Berlin to change street names over brutal African colonial past

Berlin to change street names over brutal African colonial past

BERLIN – Agence France-Presse
Berlin to change street names over brutal African colonial past

Berlin is poised to strip the names of streets linked to atrocities committed during its occupation of Namibia and dedicate them to liberation fighters, part of a late reckoning with Germany’s brutal colonial history in Africa.

After more than a decade of debate, the three biggest parties in the Berlin Mitte district assembly voted Wednesday night to recommend new names for streets in the so-called African Quarter in the northwest of the German capital, spokeswoman Melita Ersek said.
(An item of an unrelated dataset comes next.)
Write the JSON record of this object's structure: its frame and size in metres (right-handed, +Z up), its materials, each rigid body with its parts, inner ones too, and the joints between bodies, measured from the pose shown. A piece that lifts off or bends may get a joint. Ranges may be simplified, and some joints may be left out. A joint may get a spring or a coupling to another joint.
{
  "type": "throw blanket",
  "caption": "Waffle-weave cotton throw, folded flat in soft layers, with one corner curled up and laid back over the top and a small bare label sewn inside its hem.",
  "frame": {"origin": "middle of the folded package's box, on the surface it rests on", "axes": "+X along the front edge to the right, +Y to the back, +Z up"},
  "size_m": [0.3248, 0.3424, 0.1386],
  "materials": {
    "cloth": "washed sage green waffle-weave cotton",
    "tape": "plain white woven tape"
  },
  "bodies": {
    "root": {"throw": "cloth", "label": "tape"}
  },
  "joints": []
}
“The final decision by the district councilor could take another month or so - the date is likely to be announced at another hearing next Thursday [April 19],” Ersek told AFP.

“But it is quite common that the parties’ recommendation is adopted.”

The motion to drop the names associated with Germany’s bloody 1884-1919 occupation of what was then called German South West Africa marks a long-delayed victory for local activists.

The African Quarter in the multiethnic, working-class neighborhood of Wedding has streets and squares named for the founder of German South West Africa, Adolf Luederitz, as well as Gustav Nachtigal, its imperial commissioner, and the founder of German East Africa in today’s Tanzania, Carl Peters.

Wedding, for its part, was named for 12th century nobleman Rudolf de Weddinge.

“The African Quarter still glorifies colonialism and its crimes,” council members from the Greens, Social Democrats and Linke parties said in their joint motion.